As I was waiting for the 240 bus at Georgia and Granville in downtown Vancouver this evening, a street person walked in front of each transit traveller in our line. As he walked along the edge of the curb, like a gymnast on a balance beam, he looked at us in the eye and asked “please change.” Because we were at a central travel hub in Vancouver, and his bare hands were cupped open, we all understood his question as “please give me some change” though he did not utter the three words in the middle.
But after a few minutes, I thought of his plea as a different request. “You, don’t act in your normal way, please change.” “You, well dressed business-woman, please change. Don’t just be concerned about your busy-ness, be concerned about mine too.” “You, cool, self-focussed teenager, who is on his way home after a night of partying, please change. Can you contribute to my party?” “You, well dressed chaplain, please change. Don’t simply be a bringer of religious gobbledygook – as you were a few hours ago. Please bring true good news, and you can start with me.”

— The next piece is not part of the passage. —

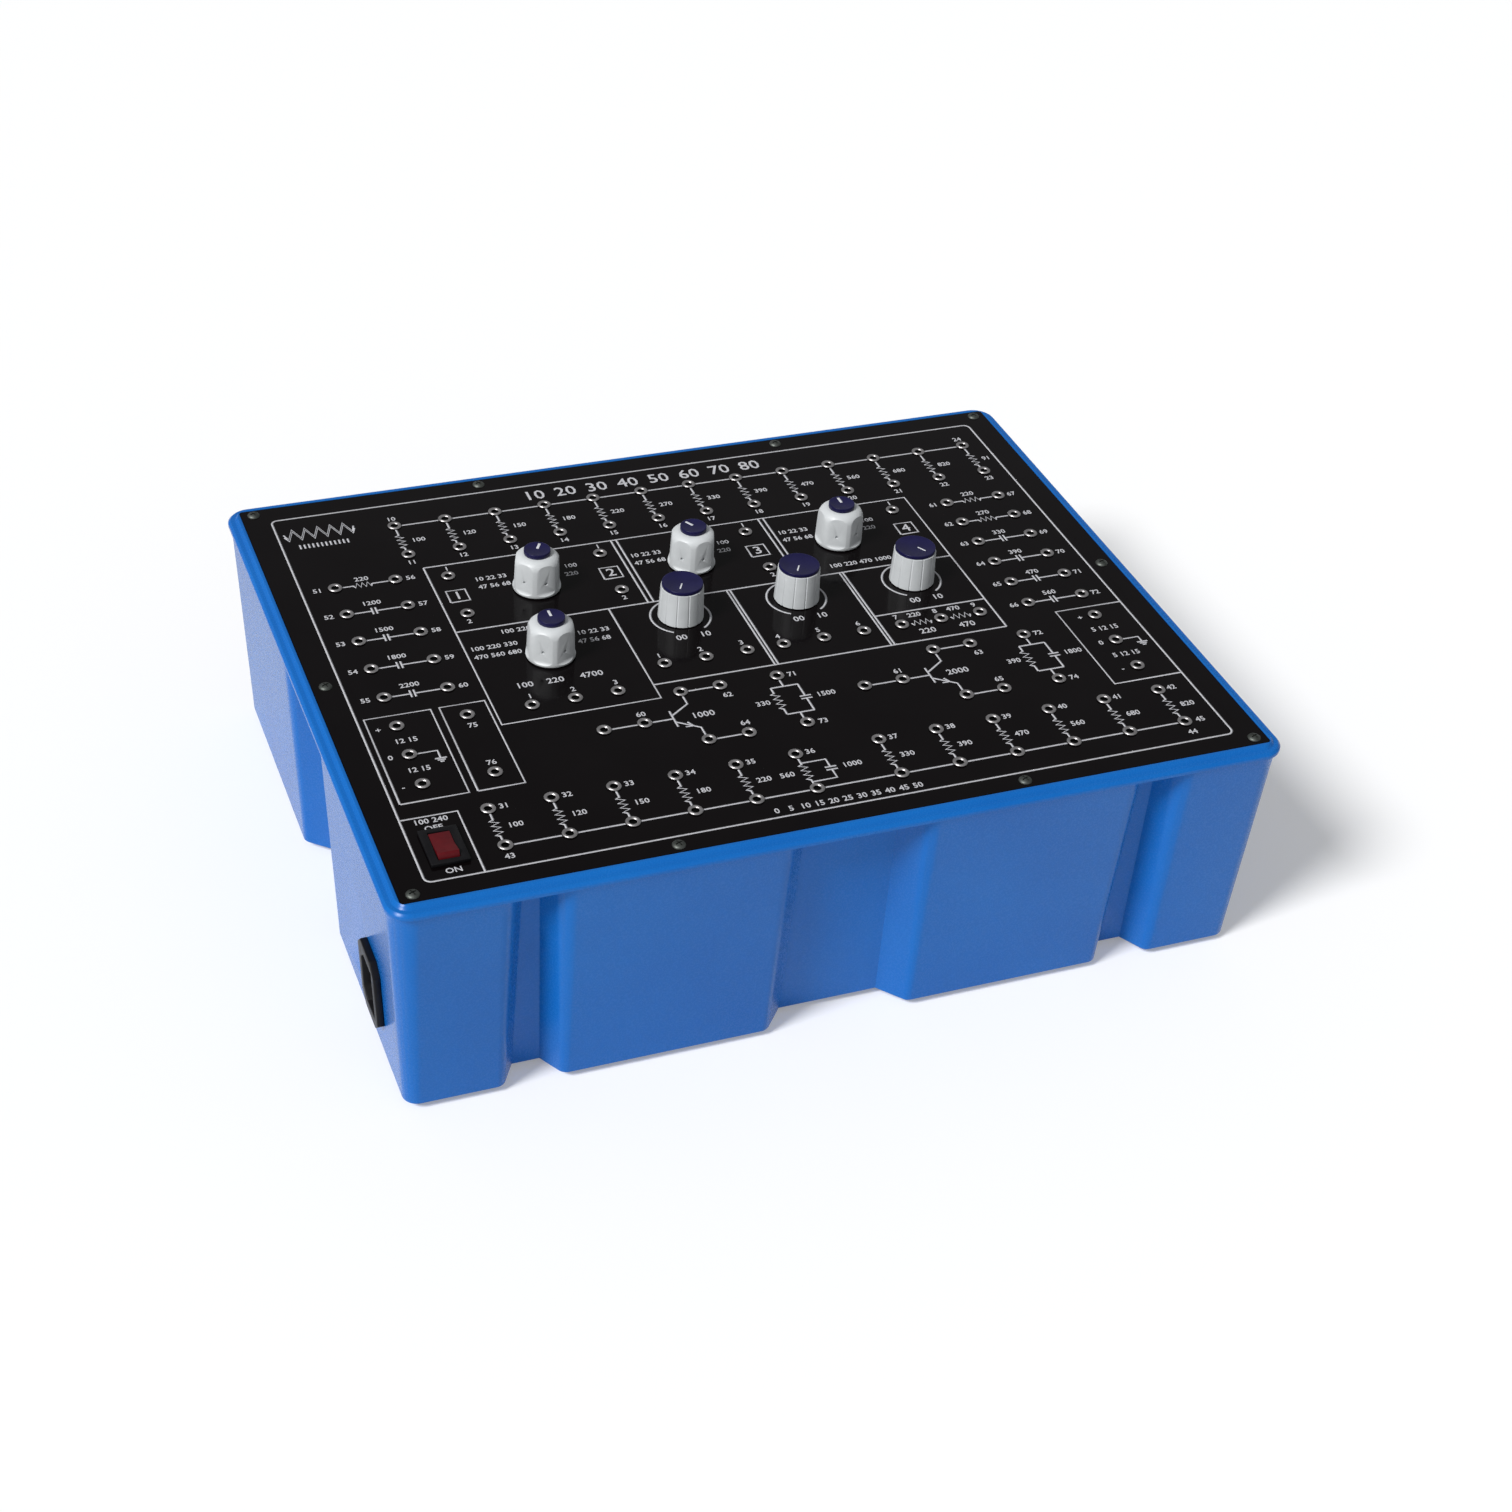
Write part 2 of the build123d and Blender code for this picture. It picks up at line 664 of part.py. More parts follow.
def make_circuit_board():
    # The board that the sockets' tails are soldered to, with its parts below.
    with BuildPart() as board:
        with BuildSketch(Plane.XY.offset(board_top)):
            with Locations((0, board_shift)):
                Rectangle(panel_width - 2 * board_side_inset, panel_depth - 2 * board_end_inset)
            with Locations(*selector_places):
                side = selector_body_diameter + 2 * window_play
                Rectangle(side, side, mode=Mode.SUBTRACT)
            with Locations(*dial_places):
                side = dial_body_diameter + 2 * window_play
                Rectangle(side, side, mode=Mode.SUBTRACT)
            with Locations(switch_place):
                Rectangle(
                    switch_body_width + 2 * window_play,
                    switch_body_length + 2 * window_play,
                    mode=Mode.SUBTRACT,
                )
        extrude(amount=-board_thickness)
    save(board.part, "circuit_board")

    with BuildPart() as resistors:
        with BuildSketch(Plane.XY.offset(board_underside)):
            with Locations(*on_panel(resistor_row)):
                Rectangle(part_width, part_length)
            with Locations(*on_panel(resistor_column)):
                Rectangle(part_length, part_width)
        extrude(amount=-part_width)
    save(resistors.part, "board_resistors")
    with BuildPart() as capacitors:
        with BuildSketch(Plane.XY.offset(board_underside)):
            with Locations(*on_panel(capacitor_cells)):
                Rectangle(part_length, part_width)
        extrude(amount=-2 * part_width)
    save(capacitors.part, "board_capacitors")
    with BuildPart() as transistors:
        with BuildSketch(Plane.XY.offset(board_underside)):
            with Locations(*on_panel(transistor_cells)):
                RegularPolygon(part_length / 2, 8)
        extrude(amount=-2 * part_width)
    save(transistors.part, "board_transistors")


os.makedirs("parts", exist_ok=True)
make_tub()
make_panel()
make_screws()
make_sockets()
for number, (place, turn) in enumerate(zip(selector_places, grip_turns), 1):
    make_control_body(place, f"selector_switch_{number}", selector_body_diameter, selector_body_depth)
    make_shaft(place, f"selector_shaft_{number}")
    make_selector_knob(place, number, turn)
for number, place in enumerate(dial_places, 1):
    make_control_body(place, f"potentiometer_{number}", dial_body_diameter, dial_body_depth, tag=True)
    make_shaft(place, f"potentiometer_shaft_{number}")
    make_dial_knob(place, number)
make_nuts()
make_switch()
make_inlet()
make_supply()
make_circuit_board()
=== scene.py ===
import bpy
import bmesh
import json
import math
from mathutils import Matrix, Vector

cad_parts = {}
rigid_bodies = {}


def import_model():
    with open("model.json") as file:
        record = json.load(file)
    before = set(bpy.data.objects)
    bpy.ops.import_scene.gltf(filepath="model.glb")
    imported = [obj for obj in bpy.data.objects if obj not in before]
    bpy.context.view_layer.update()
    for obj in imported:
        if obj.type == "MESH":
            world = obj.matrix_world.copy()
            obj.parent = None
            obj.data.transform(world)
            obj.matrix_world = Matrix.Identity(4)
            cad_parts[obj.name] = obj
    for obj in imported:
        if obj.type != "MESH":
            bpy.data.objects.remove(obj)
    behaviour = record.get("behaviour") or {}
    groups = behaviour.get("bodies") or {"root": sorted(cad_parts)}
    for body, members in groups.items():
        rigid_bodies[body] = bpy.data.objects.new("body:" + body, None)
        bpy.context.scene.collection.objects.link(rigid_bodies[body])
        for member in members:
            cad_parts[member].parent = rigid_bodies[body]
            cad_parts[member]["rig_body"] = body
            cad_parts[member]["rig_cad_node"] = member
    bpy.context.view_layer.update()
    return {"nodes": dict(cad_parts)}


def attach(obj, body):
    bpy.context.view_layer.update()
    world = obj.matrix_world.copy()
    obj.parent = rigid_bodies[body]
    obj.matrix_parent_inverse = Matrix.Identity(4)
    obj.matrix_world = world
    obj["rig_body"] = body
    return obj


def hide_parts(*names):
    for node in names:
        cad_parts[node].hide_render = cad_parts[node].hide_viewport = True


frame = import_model()
nodes = frame["nodes"]
mm = 0.001
panelTop = 0.1053  # height of the panel's face above the table
bpy.context.scene.view_settings.view_transform = "Standard"


# Small tools that the pieces share

def pickNothing():
    bpy.ops.object.select_all(action="DESELECT")


def pickOnly(obj):
    pickNothing()
    obj.select_set(True)
    bpy.context.view_layer.objects.active = obj


def startEdit(obj, mode="FACE"):
    pickOnly(obj)
    bpy.ops.object.mode_set(mode="EDIT")
    bpy.ops.mesh.select_mode(type=mode)
    bpy.ops.mesh.select_all(action="DESELECT")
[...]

About a minute after he asked me this simple, but penetrating question, I regret how I thought, ‘I don’t need to change as much as you do.’ Thankfully, my mouth is not as fast at expressing what my mind is thinking. But as I sat on the bus, now many miles away from the man who changed the thought pattern of my evening, I realized ‘I am not one who needs change, but I am one who needs to change.’ I need to change to become more caring, I need to change to become poorer in spirit, I need to change to become more like the beggar who asks for small things.
Now these questions linger: How do I need to change? What do I need to change into? Who may be able to help me change? Do I want to become more like the one who asks me to change? Or maybe most importantly, do I need to change at all, or can I watch the change around me and join in it?